Re: Reiser4 documentation specifically current status of repacker, compression, and semantics
On Monday 24 October 2005 14:44, Edward Shishkin wrote: John Gilmore wrote: There is a 'compress' directory in in my reiser4 source tree. So is the compression plugin done? Is my disk/files compressed? not yet, this is under construction.. And if it was/wasn't how would I know the difference, and change it? I guess reiser4progs will be able to dump the attributes then Edward. I thought the ability to muck around with the plugins assigned to a particular file was implemented as file-as-directory? I've tried to re-enable that ability, but haven't been able to get it to work. How are plugin/file relationships handled without it?

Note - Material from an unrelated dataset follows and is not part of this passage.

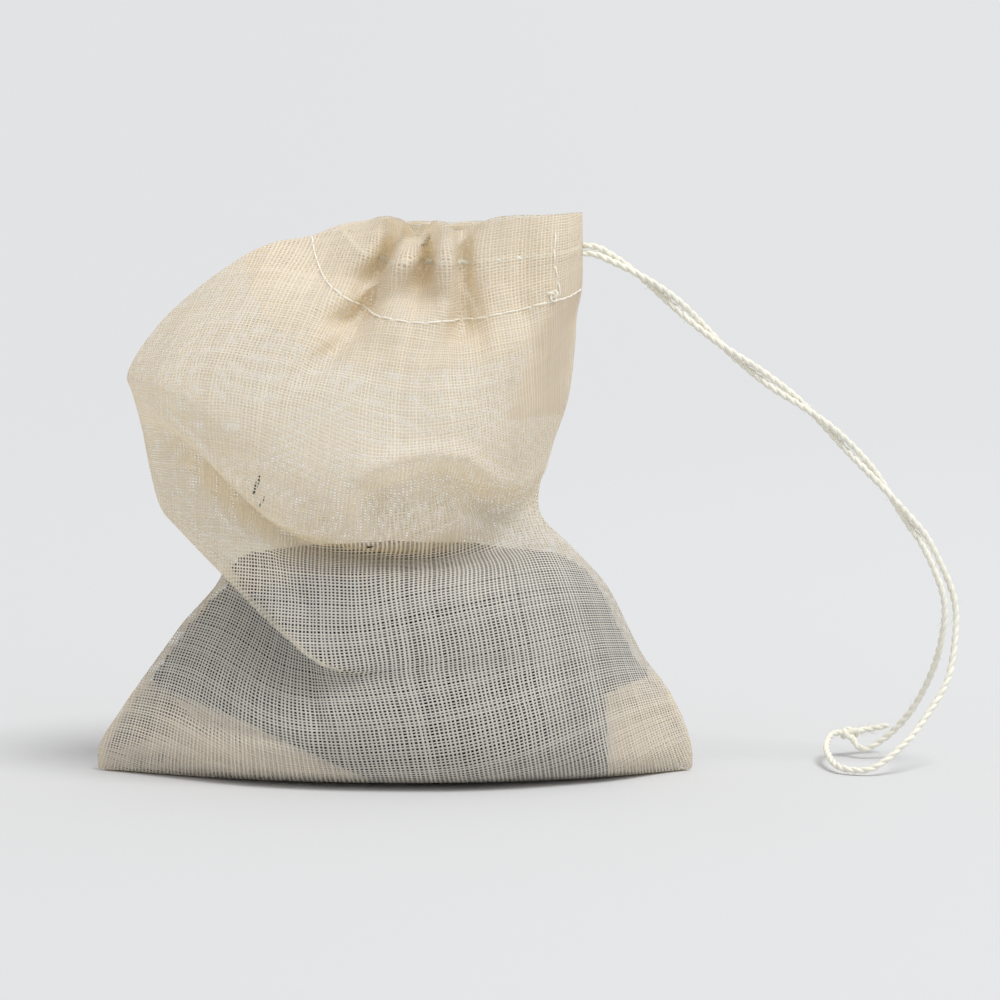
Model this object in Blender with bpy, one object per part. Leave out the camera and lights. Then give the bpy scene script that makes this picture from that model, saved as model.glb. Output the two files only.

Re: Reiser4 documentation specifically current status of repacker, compression, and semantics
On Monday 24 October 2005 19:08, Edward Shishkin wrote: John Gilmore wrote: How are plugin/file relationships handled without it? For the first time there will be an option in mkfs to assign a file plugin for regular files per superblock. Then (if everything will be okay) we will granulate the relationship. Edward. So the first beta of compression will only have the option to control it at mkfs time? And then later on, compression control and status information will be available on a per-file (or per-directory) basis via a user-space tool operating on mounted filesystems? Which tool will also be extendable to control and give status information (where applicable) on other types of plugins? Is there a page that I could go to - some sort of Major feature changes page - to see what the current status of the filesystem is? To answer such questions as Is compression ready for beta? and what the heck happened to file-as-directory? and I saw mention of a test of the reiser4 repacker, and also mention of compile problems with repacker.c, which definitely doesn't exist in MY version of resier4 - what gives? (though I've concluded that that last one must be somebodies copy of alpha software...)
Reiser4 documentation specifically current status of repacker, compression, and semantics
There is a 'compress' directory in in my reiser4 source tree. So is the compression plugin done? Is my disk/files compressed? And if it was/wasn't how would I know the difference, and change it?